Iverson, for one, does not see his band’s “pop habit” as anything
strange: “Refashioning music of the day as an improviser is something
that is part of the jazz tradition…It’s really part of the heart of
jazz—taking a tune you know and improvising on it.”

FOR ALL I CARE
Taking its name from a line from the Kurt Cobain-penned song, “Lithium,” For All I Care
places songs from popular artists of the last few decades—Pink Floyd,
The Flaming Lips and Wilco, to name a few—alongside a few 20th-century
arrangements by big-name classical composers like Igor Stravinsky and
Milton Babbitt.
“Lithium” is a fitting start to the album, as it begins with a
relatively straightforward opening verse before dipping into a
rollicking piano solo. It only gets stranger from there, as a choppy
rhythm emerges, leaving notes hanging and stretching seemingly forever.

Other tunes—like The Flaming Lip’s “Feeling Yourself Disintegrate” and
Roger Miller’s “Lock, Stock and Teardrops”—are given ballad treatments.
But some of the album’s greatest surprises come on the instrumental
pieces. The band captures the complexity and textures of the melodies
while at the same time adding an underlying rhythm that is, at times,
danceable and funky.
On paper, it may seem like the band has made some odd choices in its
song selection. But hearing the record, an unexpected cohesiveness
emerges.
It is no small feat to successfully place the Pink Floyd classic “Comfortably Numb” immediately before a Györgi Ligeti etude.
But in this case, they make it work.
According to King, the trio isn’t intimidated by the idea of “exploring
some of the more intense aspects of 20th-century classical music for a
piano-based drums trio and then putting it alongside a Heart tune or a
Nirvana tune. Examining the music on an equal plane and doing it
un-ironically, hopefully doing both a real service.”

FUTURE SOUND
While in theory The Bad Plus have always operated as a jazz band—they
restrict themselves to acoustic piano, bass and drums—they have the
kind of power and precision usually associated with progressive rock.
It is their lyrical playing that allows them to make a tender ballad—or even a classical composition—their own.

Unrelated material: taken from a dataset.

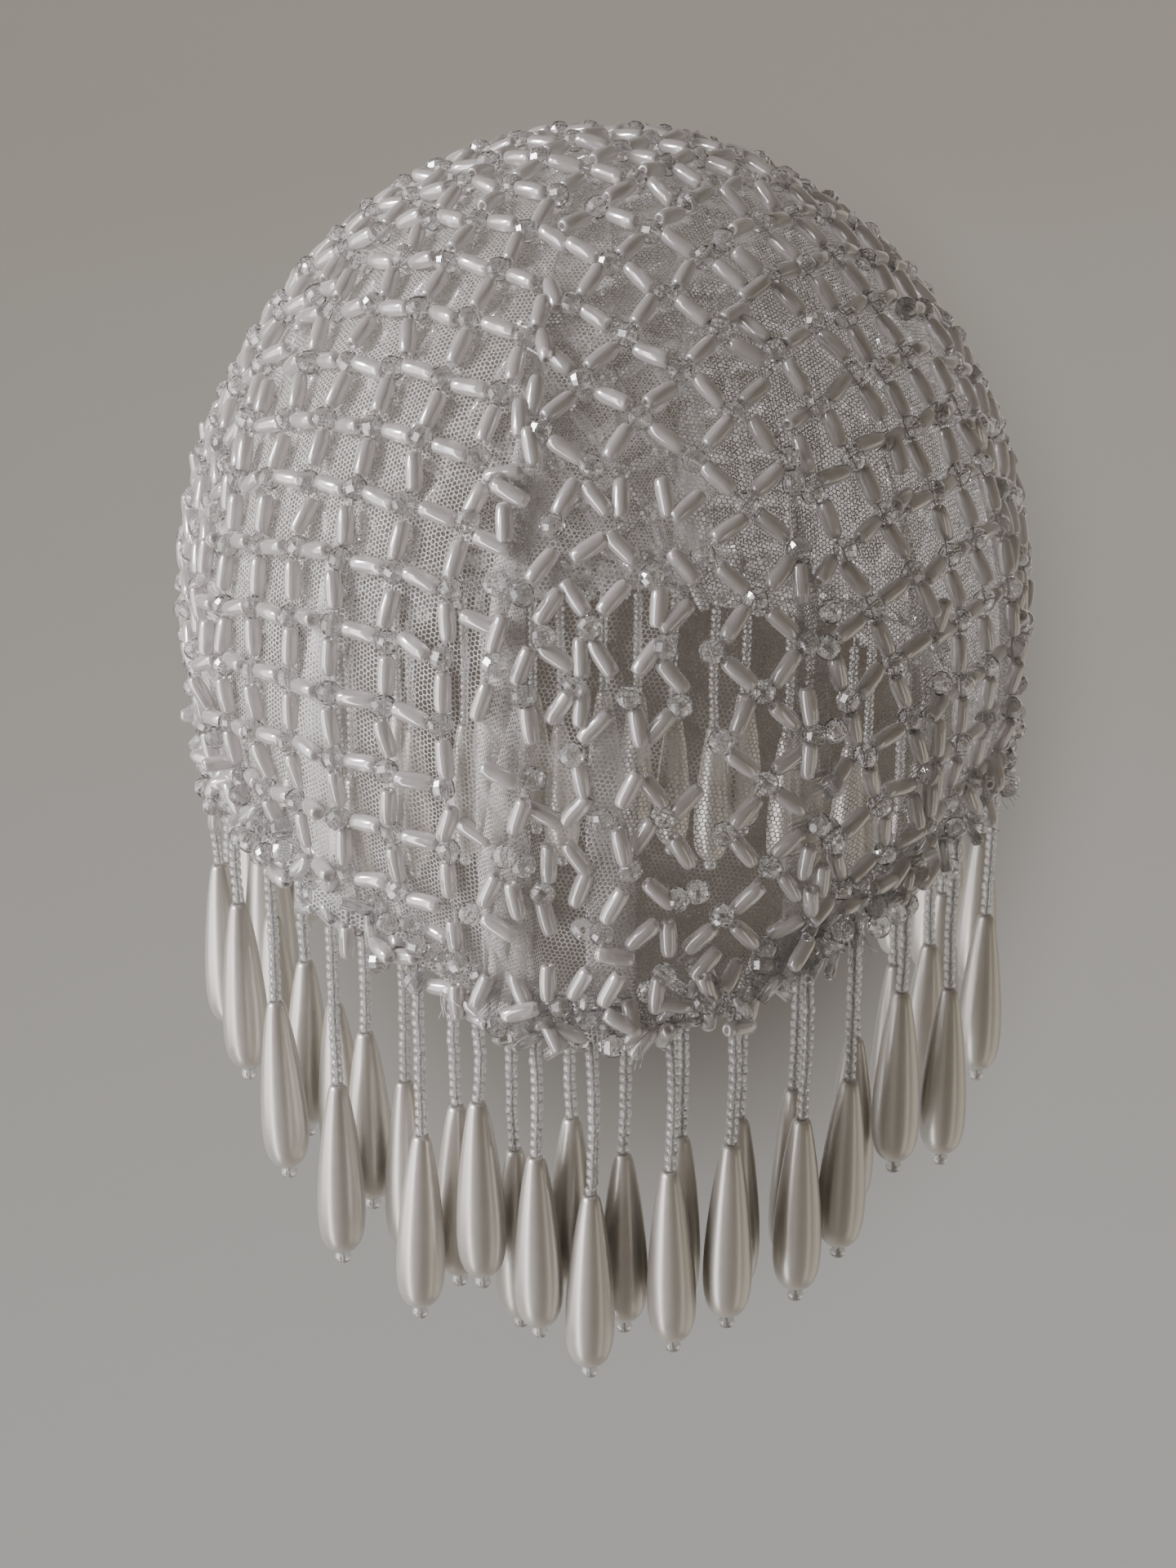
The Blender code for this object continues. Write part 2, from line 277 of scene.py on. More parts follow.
# Sewing threads: radii of those between lattice beads, through strands and cut loose
NET_SEWING = 0.13 * MM
STRAND_SEWING = 0.22 * MM
LOOSE_SEWING = 0.06 * MM
THREAD_SIDES = 5
# Turns of the tufts of cut ends, ends in a tuft and tubes in an end
TUFT_TURNS = (4, 71, -52, -100, -141, 118, 160, -20, 33, 55)
TUFT_ENDS = 7
TUFT_TUBES = 4
# Where a tuft starts, out and up in mm, how its ends spread and head, and a tube's length in mm
# and bend
TUFT_START_OUT = 3 * MM
TUFT_START_UP = (-4, 1)
TUFT_SPREAD = 0.8
TUFT_AROUND = (0.2, 0.6)
TUFT_DOWN = (0, 0.8)
TUFT_OUT = (0.1, 0.6)
TUFT_STEP = (0.9, 1.5)
TUFT_BEND = 0.2

# Lifts of the bead centres above the tulle
RICE_LIFT = 1.5 * MM
CRYSTAL_LIFT = 1.8 * MM

# Tulle
NET_PITCH = 0.8 * MM
NET_THREAD = 0.145 * MM
NET_THREAD_SPREAD = (0.4, 0.72)
NET_WARP = 1.0 * MM
NET_SHARPNESS = 40
NET_HOLE_ALPHA = 0.06
NET_THREAD_ALPHA = 0.96
NET_COLOURS = ((0.77, 0.755, 0.745), (0.88, 0.865, 0.855))
NET_PUFF = 0.8 * MM
CROWN_ROWS = 46
SKIRT_ROWS = 12
CROWN_CROWDING = 0.9
PANEL_COLUMN_TURN = 2.4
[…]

Though the band may take their music in a variety of different
directions, King sees The Bad Plus’s mission as relatively
straightforward: “We are actually working within a tradition and trying
to use music of today and trying to push the trajectory of what’s
possible out there.”
With this frame of mind, it makes sense for a trio of jazz musicians to find inspiration in both Cobain and Coltrane.

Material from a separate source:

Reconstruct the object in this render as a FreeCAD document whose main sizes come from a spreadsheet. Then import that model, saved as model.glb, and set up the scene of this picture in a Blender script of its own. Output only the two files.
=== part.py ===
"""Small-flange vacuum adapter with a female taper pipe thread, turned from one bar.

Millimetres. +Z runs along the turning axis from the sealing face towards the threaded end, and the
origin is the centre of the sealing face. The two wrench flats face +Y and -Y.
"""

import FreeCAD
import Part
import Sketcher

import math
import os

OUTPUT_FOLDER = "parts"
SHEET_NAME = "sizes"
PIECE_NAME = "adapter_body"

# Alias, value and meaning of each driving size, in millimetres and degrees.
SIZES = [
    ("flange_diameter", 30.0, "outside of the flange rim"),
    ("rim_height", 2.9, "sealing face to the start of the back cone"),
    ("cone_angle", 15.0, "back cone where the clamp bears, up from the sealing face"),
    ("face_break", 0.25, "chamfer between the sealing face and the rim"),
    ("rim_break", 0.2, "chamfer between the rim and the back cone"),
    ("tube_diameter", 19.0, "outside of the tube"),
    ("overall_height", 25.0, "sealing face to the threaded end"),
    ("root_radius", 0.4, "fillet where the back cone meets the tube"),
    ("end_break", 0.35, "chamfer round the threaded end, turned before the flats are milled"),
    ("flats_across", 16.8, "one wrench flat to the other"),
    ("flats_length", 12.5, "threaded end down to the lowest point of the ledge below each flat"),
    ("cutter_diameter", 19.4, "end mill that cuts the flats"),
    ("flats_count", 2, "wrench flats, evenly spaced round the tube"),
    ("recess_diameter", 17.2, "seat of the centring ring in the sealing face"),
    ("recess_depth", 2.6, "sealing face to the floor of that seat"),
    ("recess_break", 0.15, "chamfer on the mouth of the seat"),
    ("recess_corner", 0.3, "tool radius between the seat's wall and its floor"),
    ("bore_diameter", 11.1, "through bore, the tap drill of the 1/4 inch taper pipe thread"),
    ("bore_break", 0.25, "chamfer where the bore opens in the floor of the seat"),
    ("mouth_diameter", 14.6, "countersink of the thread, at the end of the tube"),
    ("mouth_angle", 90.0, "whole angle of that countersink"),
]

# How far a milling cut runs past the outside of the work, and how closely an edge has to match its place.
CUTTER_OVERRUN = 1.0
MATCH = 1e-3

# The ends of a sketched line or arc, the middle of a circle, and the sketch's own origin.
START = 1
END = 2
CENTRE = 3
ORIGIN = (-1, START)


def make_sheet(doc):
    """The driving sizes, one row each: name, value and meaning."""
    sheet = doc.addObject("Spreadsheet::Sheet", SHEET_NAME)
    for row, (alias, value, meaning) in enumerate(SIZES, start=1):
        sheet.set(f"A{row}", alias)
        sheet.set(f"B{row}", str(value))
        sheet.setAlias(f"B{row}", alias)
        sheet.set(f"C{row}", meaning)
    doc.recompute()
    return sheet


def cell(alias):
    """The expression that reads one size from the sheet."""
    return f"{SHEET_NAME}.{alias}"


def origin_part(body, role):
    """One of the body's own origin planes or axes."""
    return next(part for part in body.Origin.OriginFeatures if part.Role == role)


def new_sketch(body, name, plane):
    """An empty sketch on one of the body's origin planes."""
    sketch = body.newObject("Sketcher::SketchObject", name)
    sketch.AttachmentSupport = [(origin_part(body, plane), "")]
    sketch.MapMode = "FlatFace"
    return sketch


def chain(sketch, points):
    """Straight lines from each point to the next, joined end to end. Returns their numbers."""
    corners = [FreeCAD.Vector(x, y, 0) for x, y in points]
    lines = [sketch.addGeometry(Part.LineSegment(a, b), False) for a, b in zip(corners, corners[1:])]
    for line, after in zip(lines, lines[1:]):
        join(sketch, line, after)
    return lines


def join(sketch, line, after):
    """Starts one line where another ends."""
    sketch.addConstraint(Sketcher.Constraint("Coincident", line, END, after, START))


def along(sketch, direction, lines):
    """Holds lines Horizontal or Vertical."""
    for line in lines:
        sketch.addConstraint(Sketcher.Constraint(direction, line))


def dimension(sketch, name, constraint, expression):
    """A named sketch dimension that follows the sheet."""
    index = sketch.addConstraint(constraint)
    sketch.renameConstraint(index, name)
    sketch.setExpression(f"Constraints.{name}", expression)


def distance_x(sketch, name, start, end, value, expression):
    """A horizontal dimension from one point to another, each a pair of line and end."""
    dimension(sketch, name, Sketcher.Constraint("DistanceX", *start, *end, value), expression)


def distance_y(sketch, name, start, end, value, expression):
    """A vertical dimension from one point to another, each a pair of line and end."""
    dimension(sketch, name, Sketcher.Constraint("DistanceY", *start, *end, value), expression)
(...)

“When you consider one thing more legitimate than the other, you are
immediately taking away the power of your experience. You got to
believe in your time,” King explains. “We have to make something worth
something in our time.”
“I think in the post-modern era there are real questions like, where is
music going?” explains Iverson. “Everyone is interested in dissolving
boundaries everywhere in the arts. This is very old news. But really
trying to take it seriously is what we are interested in.”
He continues, “we are asking some questions with this record, and I like that. What is the music of the future?”